#### [EXERCISE BRIEF]
Scan the data below and pick out the lines containing the word "with".
——————
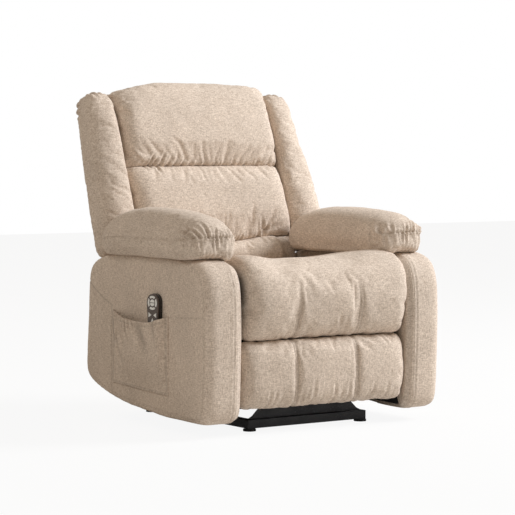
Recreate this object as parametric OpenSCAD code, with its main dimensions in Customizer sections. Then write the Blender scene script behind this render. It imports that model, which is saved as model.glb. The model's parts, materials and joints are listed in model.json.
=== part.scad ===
// Lift recliner chair: a steel lift base, a padded chassis with arms, a reclining back,
// a fold-out footrest and a wired handset in the side pocket.
// Millimetres, +Z up, the chair faces -Y. Left is -X. The origin is on the floor, centred.

/* [Chair] */
// Half of the width over the outer arm faces
arm_out = 420; // [415:1:424]
// Width of each arm pillow
pillow_w = 188; // [180:1:192]
// Half of the width of the seat, the footrest and the back cushions
seat_half = 289; // [284:1:290]
// Height of the arm tops under the pillows
arm_top = 508; // [506:1:509]

/* [Back] */
// Lean of the back from upright, in degrees
back_lean = 20; // [18:0.5:21]
// Length of the back above its reference point
back_len = 475; // [440:1:480]
// Half of the width over the wings at the arms
wing_out = 400; // [390:1:410]
// Half of the width over the wings at the top
wing_top_out = 372; // [360:1:385]

/* [Steel frame] */
// Width and height of the base tubes
tube = 25; // [20:1:25]
// Wall of the base tubes
tube_wall = 2; // [1.5:0.5:3]
// Thickness of the link bars
bar = 6; // [5:0.5:6]
// Radius of the link pivots
pin_r = 5; // [4:0.5:5]

/* [Handset] */
// Width of the handset
handset_w = 54; // [50:1:56]
// Length of the handset
handset_len = 150; // [140:1:155]
// Thickness of the handset
handset_t = 17; // [16:0.5:17]

/* [Hidden] */

// How far the chair stands off its own middle plane, because the handset side is the wider one
centre_x = 10;

$fn = 32;
fabric = "#c6b49c";
steel = "#17171a";
zinc = "#8f9296";
timber = "#c9a873";
plastic = "#202022";
pale = "#c9c6be";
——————
#### [REPLY TO THE EXERCISE]
Recreate this object as parametric OpenSCAD code, with its main dimensions in Customizer sections. Then write the Blender scene script behind this render. It imports that model, which is saved as model.glb. The model's parts, materials and joints are listed in model.json.
// Lift recliner chair: a steel lift base, a padded chassis with arms, a reclining back,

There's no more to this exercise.